Россия довольно бедна внутренними образами. Несколько «ядерных», связанных с историческим ядром страны, — столицы, Владимир, Новгород. Значительно слабее купеческий, экономический Нижний, промышленный работящий Урал и кругмосковские города (Калуга, Тула, Рязань и далее по кругу) — почти всегда воспринимаемые «скопом», как «замки Луары». По–имперски ярки окраины: Сибирь, «Европейская Сибирь» Перми и Вятки, Кавказ и казачий юг, исконно-посконный «русский север», сосновая Карелия. Сочное Черноземье — по сути, давно освоенная окраина Дикого поля. И еще: российский «орган юмора» Одесса, отрезанный самостийной Украиной, священный легендарный Севастополь, загадочный Туркестан, дико-природное «солнечное» Закавказье.
Опора на окраинные образы — типичная имперская стратегия, по сути, неоднократно реализовывавшаяся в России: советское «с южных гор до северных морей» вторит пушкинскому «от финских хладных скал до пламенной Колхиды». Опора на «сердцевинные» образы характерна для централизованных европейских «национальных» государств.
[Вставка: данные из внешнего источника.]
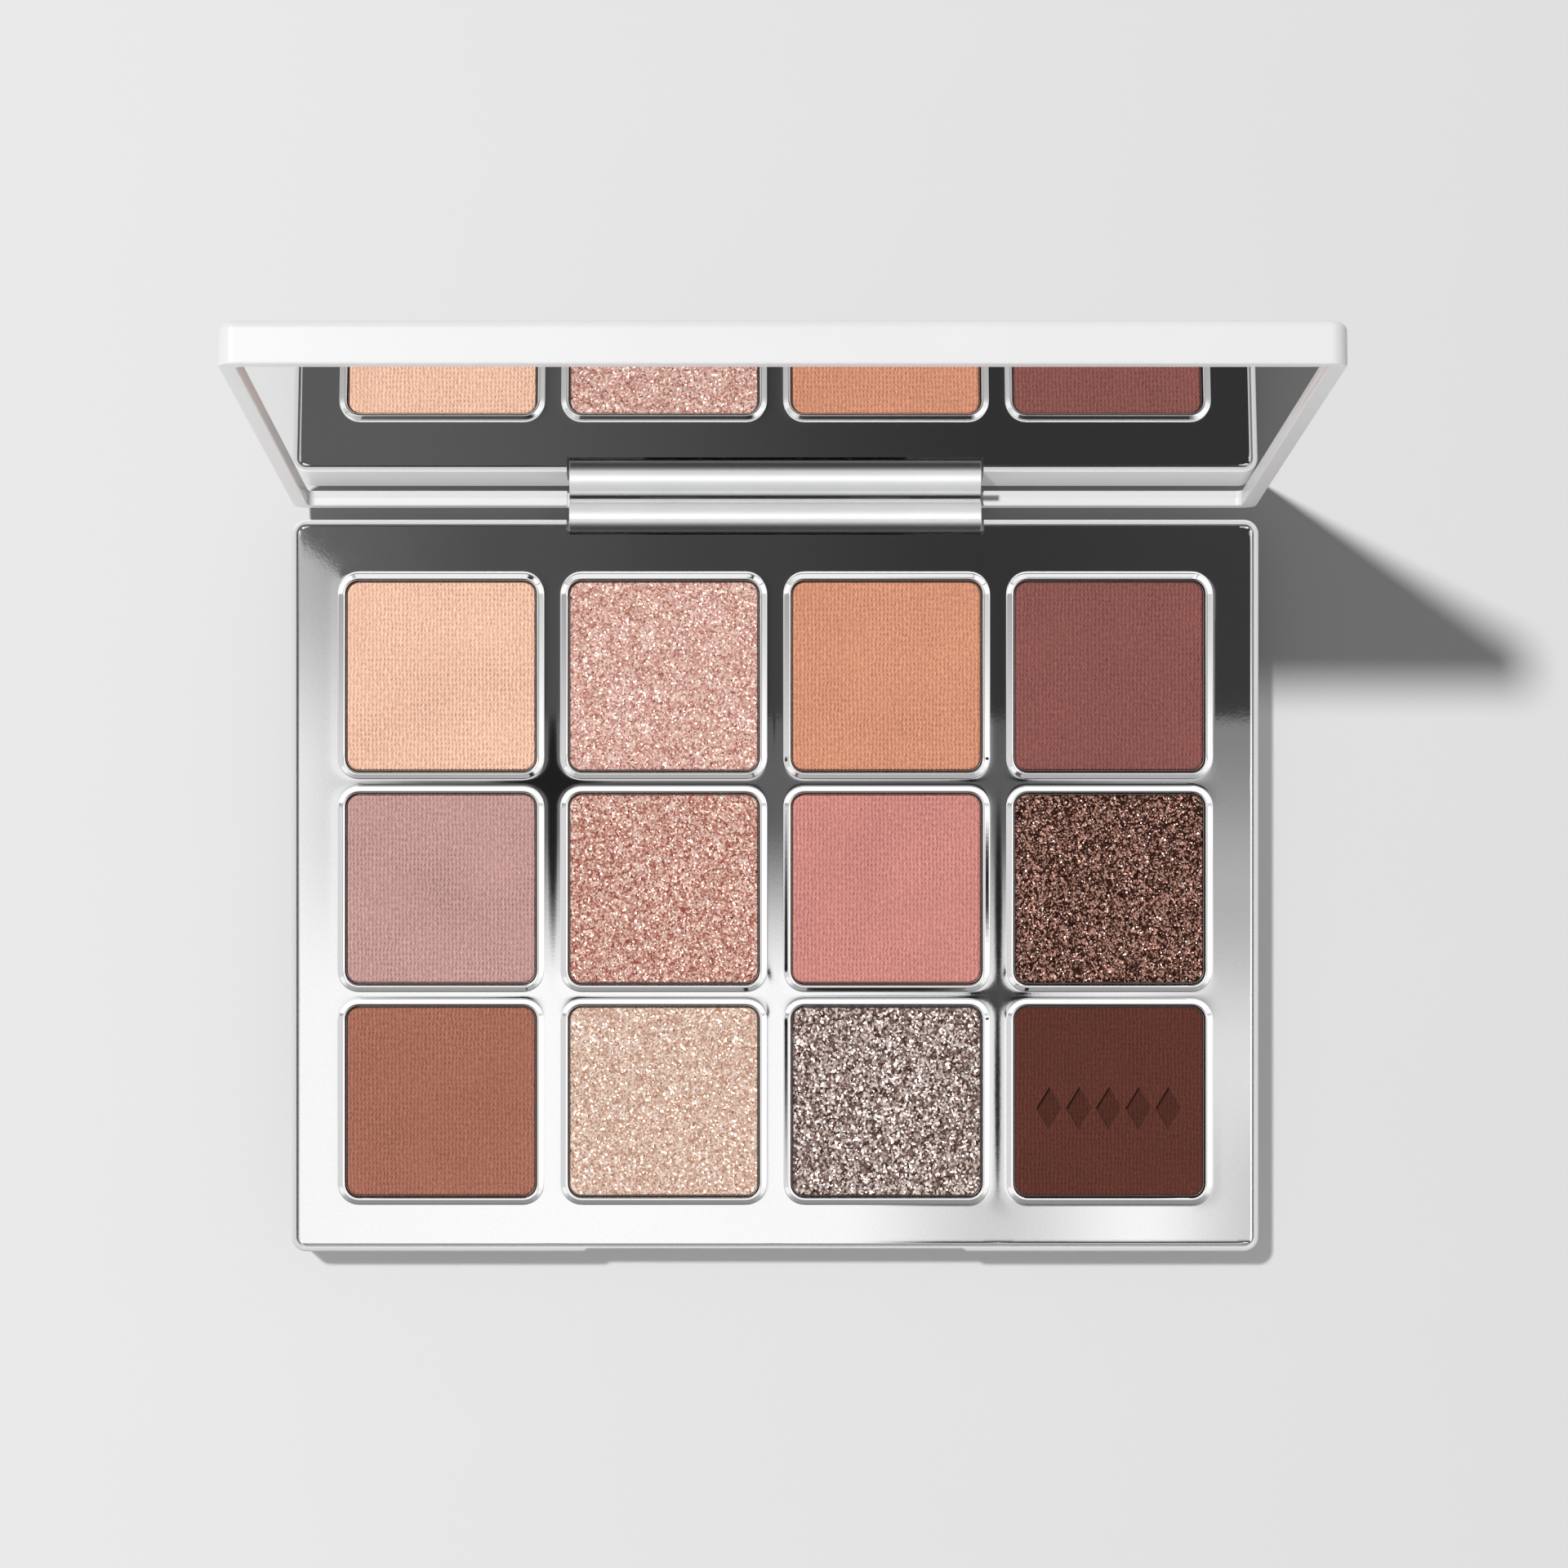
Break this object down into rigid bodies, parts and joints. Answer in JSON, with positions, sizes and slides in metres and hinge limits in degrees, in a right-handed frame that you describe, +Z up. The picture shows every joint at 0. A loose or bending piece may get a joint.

Наконец, существуют внутренние стратегии, основанные не на одном, но на системе географических образов, вроде баланса «север/юг» в Италии, Нью-Йорк/Калифорния в США. В России очень похожий культурный баланс складывается вокруг пары «Москва—Санкт-Петербург». Пара исключительно богата образными ассоциациями, в русской культуре это ареал наиболее плотного освоения — настолько плотного, что еще Александр Герцен делал извиняющиеся оговорки, что вот-де он опять пишет по избитой теме. Однако, выбор столичной пары в качестве основы общегосударственной образно-географической стратегии «мысленно» сконцентрировал бы Россию на северо-западе европейской части огромной территории. Реальная альтернатива — образная пара «европейская часть — Сибирь, или районы нового освоения». Во многом данная стратегия реализовывалась в советские годы освоения целины и БАМа. Однако, Сибирь — не Калифорния, и вместо балансирующих качелей получается некий колодец-журавль, где на одном конце — ведро с водой, на другом — вытягивающий ведро чурбак-противовес: по сути, речь идет о концентрации вокруг проблемы интенсивного/экстенсивно-ресурсного развития.